David Welch, CIGI Chair of Global Security, Balsillie School of International Affairs, recently offered a skeptical take on the Trap. He notes that nearly a decade before Allison coined the term, he (Welch) published an essay, “Why International Relations Theorists Should Stop Reading Thucydides” (Review of International Studies July 2003, pp. 301-319) The gist of which:  Thucydides account of the Peloponnesian War is arguably anachronistic, inaccurate, and does not offer a firm “takeaway” message for international relations theorists.

According to Welch, Allison’s thesis pithily captures the core idea of A.F.K. Organski’s power transition theory, which postulates that great power wars are likeliest when a rapidly rising challenger threatens to overtake a declining hegemon.  Both presume a rational calculation: namely, that war now on relatively favorable terms is preferable to war later on relatively unfavorable terms (the question is, whether that makes war inevitable; or highly likely but avoidable). But Welch sees a number of circumstances that render the context very different than it was for Athens or Sparta (even if one accepts Thucydides interpretation), or for the great powers leading up to World War I:

Leaders in Sparta in 432 BCE and in Vienna and Berlin in 1914 had no way of foreseeing the consequences of an escalation to all-out war, but thanks to what Joseph Nye calls the nuclear crystal ball effect, we have a very clear idea of how cataclysmic a no-holds-barred Sino-American war would be. Even a limited conventional war would be extraordinarily costly, sending shock waves through the global economy, poisoning regional relationships, and overwhelming available mechanisms of security governance. We can safely assume that U.S. and Chinese leaders would never willingly opt for war unless they felt they had no other choice.

Welch asks, what might cause them to think they had no other choice? Broadly speaking, he sees three possibilities: they could be pushed into war; they could be pulled into war; or they could stumble into war.  Each of these are very real possibilities.  In the first case, the pressures of intensively nationalistic public opinion on the Chinese leadership in the midst of a crisis is the most probable pathway.  The “pull” pathway could result from, for example, a conflict between North and South Korea, a Sino-Japanese showdown with Beijing over the Senkaku Islands; or an overt Taiwanese move toward independence.  Finally, the United States and China could stumble into war through misjudgment, misperception, overconfidence, or wishful thinking. Perfectly normal psychological pathologies can incline people to underestimate the risks they run and overestimate the prospects of achieving what they consider a desirable or “just” outcome.

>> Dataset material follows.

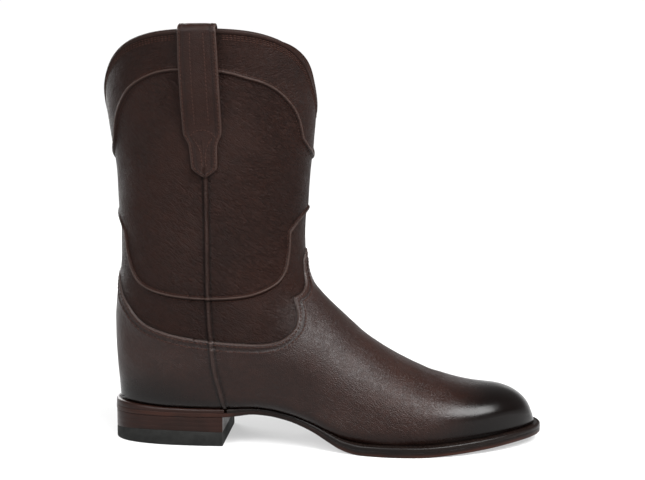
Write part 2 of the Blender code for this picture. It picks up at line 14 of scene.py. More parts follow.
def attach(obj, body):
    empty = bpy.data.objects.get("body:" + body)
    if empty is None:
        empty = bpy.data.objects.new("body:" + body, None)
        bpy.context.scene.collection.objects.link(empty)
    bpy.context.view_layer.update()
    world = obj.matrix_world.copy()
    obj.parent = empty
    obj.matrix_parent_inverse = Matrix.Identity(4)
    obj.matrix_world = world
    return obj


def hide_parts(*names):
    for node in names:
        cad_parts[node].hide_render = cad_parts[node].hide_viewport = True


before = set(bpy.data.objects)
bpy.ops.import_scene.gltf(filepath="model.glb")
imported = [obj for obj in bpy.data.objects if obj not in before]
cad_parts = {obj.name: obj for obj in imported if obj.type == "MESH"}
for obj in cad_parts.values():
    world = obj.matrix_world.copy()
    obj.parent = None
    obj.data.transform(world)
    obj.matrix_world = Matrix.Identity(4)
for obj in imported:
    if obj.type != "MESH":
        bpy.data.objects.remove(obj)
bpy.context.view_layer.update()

MM = 0.001
FRAME_X = 0.83         # moves the measured frame so its box is centred
FRAME_Y = -0.09
PIVOT = (60.0, 140.0)  # (x, z) of the cross line the sections turn about
WALL = 2.2
GAP = 0.3
BREAST = -71.0


# ---------------------------------------------------------------- curves
def slopes(xs, ys):
    """Tangents of a monotone cubic through the rows."""
    n = len(xs)
    h = [xs[i + 1] - xs[i] for i in range(n - 1)]
    d = [(ys[i + 1] - ys[i]) / h[i] for i in range(n - 1)]
    m = [0.0] * n
    m[0], m[-1] = d[0], d[-1]
    for i in range(1, n - 1):
        if d[i - 1] * d[i] > 0:
            w1 = 2 * h[i] + h[i - 1]
            w2 = h[i] + 2 * h[i - 1]
            m[i] = (w1 + w2) / (w1 / d[i - 1] + w2 / d[i])
    return m


class Curve:
    """Smooth curve through rows of (x, y); keeps the end values outside."""

    def __init__(self, rows):
        rows = sorted(rows)
        self.x = [r[0] for r in rows]
        self.y = [r[1] for r in rows]
        self.m = slopes(self.x, self.y)

    def __call__(self, v):
        x, y, m = self.x, self.y, self.m
        if v <= x[0]:
            return y[0]
        if v >= x[-1]:
            return y[-1]
        lo, hi = 0, len(x) - 1
        while hi - lo > 1:
            mid = (lo + hi) // 2
            if x[mid] <= v:
                lo = mid
            else:
                hi = mid
        h = x[hi] - x[lo]
        t = (v - x[lo]) / h
        t2, t3 = t * t, t * t * t
        return ((2 * t3 - 3 * t2 + 1) * y[lo] + (t3 - 2 * t2 + t) * h * m[lo]
                + (-2 * t3 + 3 * t2) * y[hi] + (t3 - t2) * h * m[hi])


def closed_spline(points, per=6):
    """Closed centripetal spline through the points."""
    out = []
    n = len(points)
    for i in range(n):
        p = [points[(i + k) % n] for k in (-1, 0, 1, 2)]
        t = [0.0]
        for a, b in zip(p, p[1:]):
            t.append(t[-1] + max(1e-6, math.dist(a, b)) ** 0.5)
        for k in range(per):
            u = t[1] + (t[2] - t[1]) * k / per
            q = []
            for c in (0, 1):
                a1 = ((t[1] - u) * p[0][c] + (u - t[0]) * p[1][c]) / (t[1] - t[0])
                a2 = ((t[2] - u) * p[1][c] + (u - t[1]) * p[2][c]) / (t[2] - t[1])
                a3 = ((t[3] - u) * p[2][c] + (u - t[2]) * p[3][c]) / (t[3] - t[2])
                b1 = ((t[2] - u) * a1 + (u - t[0]) * a2) / (t[2] - t[0])
                b2 = ((t[3] - u) * a2 + (u - t[1]) * a3) / (t[3] - t[1])
                q.append(((t[2] - u) * b1 + (u - t[1]) * b2) / (t[2] - t[1]))
            out.append(tuple(q))
    return out


# ---------------------------------------------------------------- sole plan
# Walking round the sole from the rear, lateral side first: (x, y).
PLAN = [(-154, 2), (-152.4, -7.6), (-147, -16.2), (-138, -22.8), (-121, -28.6), (-98, -31.6),
        (-71, -32.2), (-45, -31.6), (-22, -33.2), (-5, -38), (12, -45.8), (30, -52),
        (48, -55), (66, -54.6), (84, -51.2), (102, -44.8), (119, -35.8), (134, -24.6),
        (146, -12.6), (152.2, -2.2), (154, 7.4), (152.2, 17), (146, 27.4), (134, 38.4),
        (118, 47), (99, 52.8), (80, 55), (60, 54), (42, 50), (24, 43.6), (6, 36.6),
        (-14, 31.6), (-36, 30), (-55, 32), (-72, 35.3), (-98, 35.4), (-121, 32.6),
        (-138, 26.8), (-147, 20.2), (-152.4, 11.6)]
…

Upon closer examination, Welch notes, each of these pathways is in fact present in Thucydides account of the dynamics of the Peloponnesian War. He concludes:

Arguably, “The Thucydides Trap” may prove to be moot. There is nothing inevitable about China’s rise. It is entirely possible that China may sputter, fragment or collapse.  But if it does continue to rise, the main dangers lie not with “THE” Thucydides Trap—a conscious calculation on the part of American leaders that war with China sooner is preferable to a war with China later (or kowtowing to Beijing once it has risen fully)—but with one of the many other (more likely) push, pull, or stumble traps so eloquently described by Thucydides that have largely gone unnoticed.

So, it appears Thucydides is perhaps worthy of study, after all.